Your objective >>
Take every line from the listing below that includes "objects" and copy it.

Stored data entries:
########

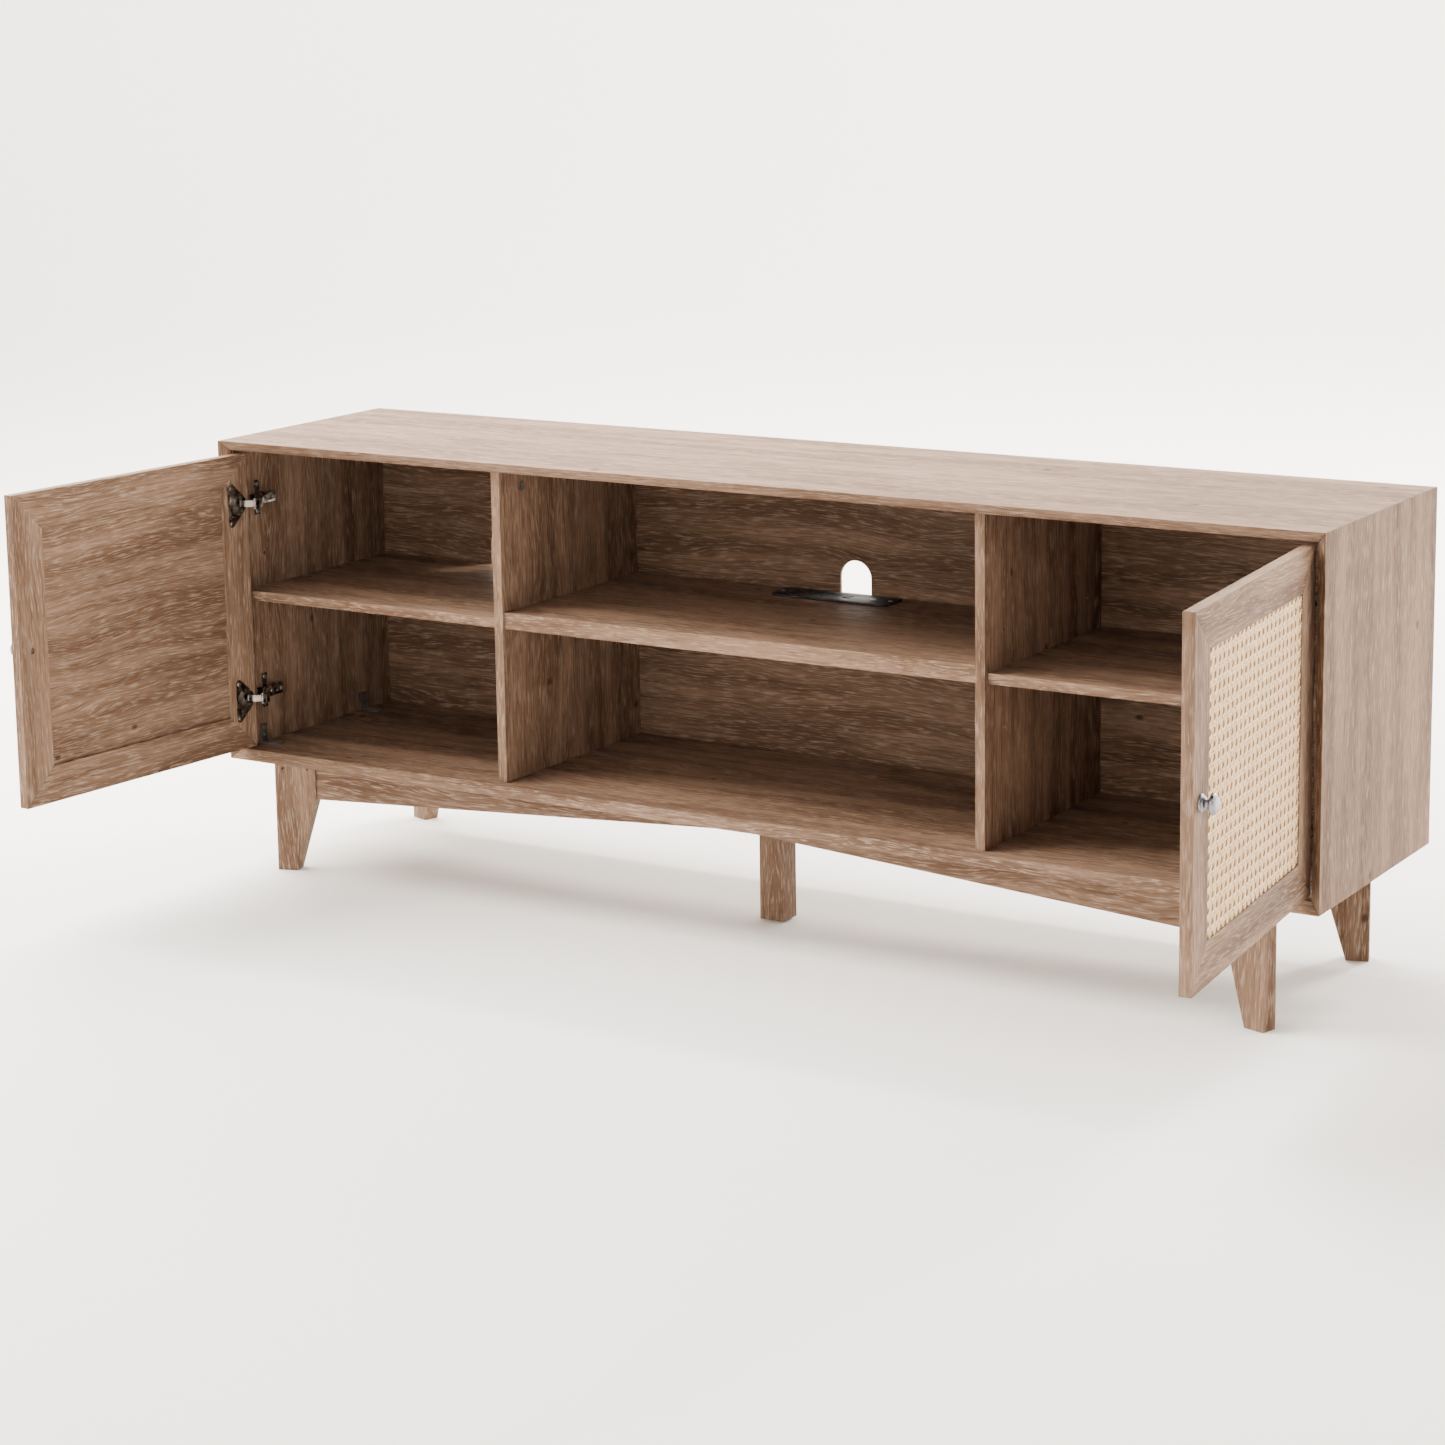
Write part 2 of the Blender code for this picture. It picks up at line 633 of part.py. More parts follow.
def build_hinges(side, s):
    arm, _, opened = plan_points()
    reach = opened - arm
    spin = math.atan2(reach.y, -s * reach.x)
    for level, height in HINGE_HEIGHTS.items():
        place = (s * WALL_X, DOOR_FRONT, DOOR_Z + height)
        piece(f"mounting_plate_{side}_{level}", mounting_plate(s), "nickel", place)
        piece(f"hinge_arm_{side}_{level}", hinge_arm(s), "nickel", place)
        pivot = (s * (WALL_X - arm.x), DOOR_FRONT + arm.y, DOOR_Z + height)
        name = f"hinge_link_{side}_{level}"
        piece(name, hinge_link(s, reach.length), "nickel", pivot, spin=spin)


# Fittings


def build_brackets():
    """Angle brackets that tie the bottom panel to the side panels."""
    bend = BRACKET_T * 1.5
    outline = [(0, 0), (BRACKET_FLOOR, 0), (BRACKET_FLOOR, BRACKET_T), (bend + BRACKET_T, BRACKET_T)]
    outline += arc((bend + BRACKET_T, bend + BRACKET_T), bend, 270, 180, 4)[1:]
    outline += [(BRACKET_T, BRACKET_WALL), (0, BRACKET_WALL)]
    places = {"front": FRONT + BRACKET_FRONT, "rear": BACK - BRACKET_REAR}
    for end, y in places.items():
        for side, s in SIDES.items():
            shape = [(-s * a, b) for a, b in outline]
            bm = prism([shape], -BRACKET_W / 2, BRACKET_W / 2, ALONG_Y)
            piece(f"bracket_{end}_{side}", bm, "steel", (s * (WALL_X - FIT), y, FLOOR_Z + FIT))


def outlet_cutout(play):
    """The outlet body's outline in plan, larger by the given play."""
    half = [size / 2 + play for size in OUTLET_BODY[:2]]
    middle = BACK - OUTLET_BACK
    low = (OUTLET_X - half[0], middle - half[1])
    high = (OUTLET_X + half[0], middle + half[1])
    return rectangle(low, high)


def build_outlet():
    """A power outlet let into the middle shelf: a body under a cover plate."""
    shelf = SHELF_Z + MID_SHELF_T
    middle = BACK - OUTLET_BACK
    bm = prism([outlet_cutout(0)], shelf - OUTLET_BODY[2], shelf)
    piece("outlet_body", bm, "black_plastic")
    half = (OUTLET_L / 2 - OUTLET_CORNER, OUTLET_W / 2 - OUTLET_CORNER)
    outline = []
    for i, (sx, sy) in enumerate(((1, 1), (-1, 1), (-1, -1), (1, -1))):
        outline += arc((sx * half[0], sy * half[1]), OUTLET_CORNER, 90 * i, 90 * i + 90, 8)
    bm = prism([outline], FIT, OUTLET_T)
    piece("outlet_cover", bm, "black_plastic", (OUTLET_X, middle, shelf))


def main():
    for obj in list(bpy.data.objects):
        bpy.data.objects.remove(obj)
    build_case()
    build_inside()
    build_backs()
    build_legs()
    build_aprons()
    for side, s in SIDES.items():
        build_door(side, s)
        build_hinges(side, s)
    build_brackets()
    build_outlet()


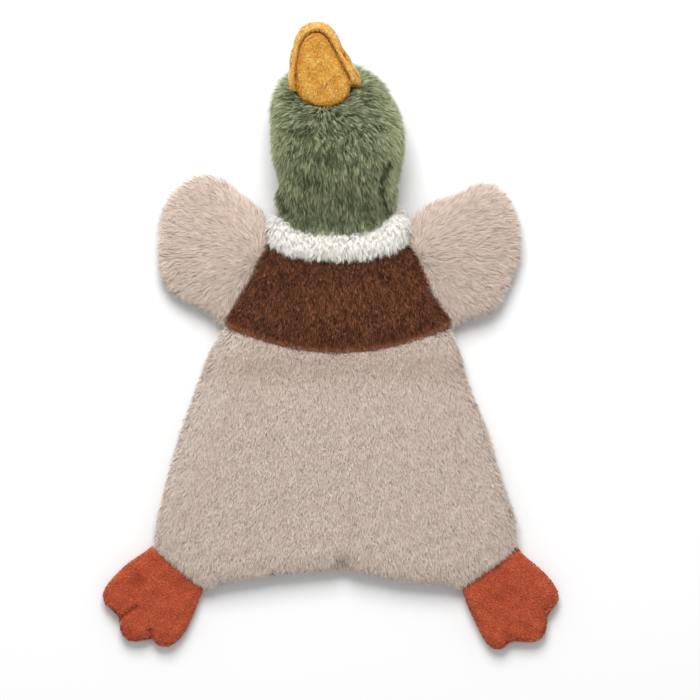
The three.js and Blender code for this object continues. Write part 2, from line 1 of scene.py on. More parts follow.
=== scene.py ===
import json
import math

import bmesh
import bpy
import numpy as np
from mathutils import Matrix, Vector
from mathutils.bvhtree import BVHTree


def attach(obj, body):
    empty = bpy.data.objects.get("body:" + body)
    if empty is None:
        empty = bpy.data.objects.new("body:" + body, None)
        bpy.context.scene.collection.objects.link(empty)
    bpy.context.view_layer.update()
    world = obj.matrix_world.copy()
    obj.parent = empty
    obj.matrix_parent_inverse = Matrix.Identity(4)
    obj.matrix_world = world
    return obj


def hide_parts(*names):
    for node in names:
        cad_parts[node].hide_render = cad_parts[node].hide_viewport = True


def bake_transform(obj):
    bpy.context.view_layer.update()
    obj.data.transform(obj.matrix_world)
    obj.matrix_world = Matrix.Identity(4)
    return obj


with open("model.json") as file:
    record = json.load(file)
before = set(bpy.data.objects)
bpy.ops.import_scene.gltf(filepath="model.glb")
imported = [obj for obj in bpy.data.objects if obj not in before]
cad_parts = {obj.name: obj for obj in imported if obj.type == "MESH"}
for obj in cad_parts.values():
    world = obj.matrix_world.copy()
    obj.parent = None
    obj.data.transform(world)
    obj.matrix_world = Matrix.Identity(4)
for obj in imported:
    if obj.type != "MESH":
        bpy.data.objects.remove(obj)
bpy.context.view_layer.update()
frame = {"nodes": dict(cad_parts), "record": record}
mm = 0.001

# Camera: straight above the toy, with a long lens
view_width = 445.9 * mm
view_centre = (7.6 * mm, 67.5 * mm)
camera_height = 10.0
sensor_width = 36.0
camera_reach = 50.0

# Lamps
world_level = 0.61
key_size = 1.1
key_power = 43.0
key_place = (-0.12, 1.35, 1.45)
key_aim = (0.0, 0.05, 0.0)

# Floor
floor_half = 6.0
floor_colour = (0.79, 0.79, 0.79)

# Least lengths, which keep a direction where a vector is nearly zero
least_length = 1e-12
along_nudge = 1e-6
side_nudge = 1e-9

# Noise and smoothing
wave_count = 14
wave_size_shares = (0.7, 1.6)
mottle_size = 7.0 * mm
smooth_pull_share = 0.5

# Strands: how they vary, and how many of them one piece holds
strands_in_piece = 36000
floor_clearance = 0.25 * mm
stand_share = 0.35  # of the full lean, where the pile lies along the surface normal
length_spread_share = 0.2
length_limit_shares = (0.5, 1.35)
flattest_lean = 1.45
pull_limit_shares = (0.6, 1.2)
pull_power = 1.3
cell_bend_share = 0.35
cell_bend_cells = 3
taper_share = 0.55
# how quickly the painted light on pile that faces sideways fades as the surface turns up or down
roll_spread = 0.7
side_light_power = 1.5
down_limit_share = 0.3  # a normal that points down by more than this counts as facing down
uv_limit_shares = (0.01, 0.99)
uv_spread_share = 0.004


# Mesh helpers

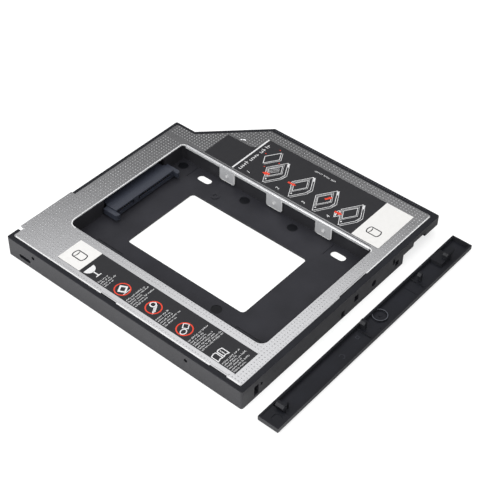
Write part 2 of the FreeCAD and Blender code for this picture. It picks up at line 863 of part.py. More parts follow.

########

Final result >>
    for obj in list(bpy.data.objects):
        bpy.data.objects.remove(obj)
    empty = bpy.data.objects.get("body:" + body)
        empty = bpy.data.objects.new("body:" + body, None)
        bpy.context.scene.collection.objects.link(empty)
before = set(bpy.data.objects)
imported = [obj for obj in bpy.data.objects if obj not in before]
        bpy.data.objects.remove(obj)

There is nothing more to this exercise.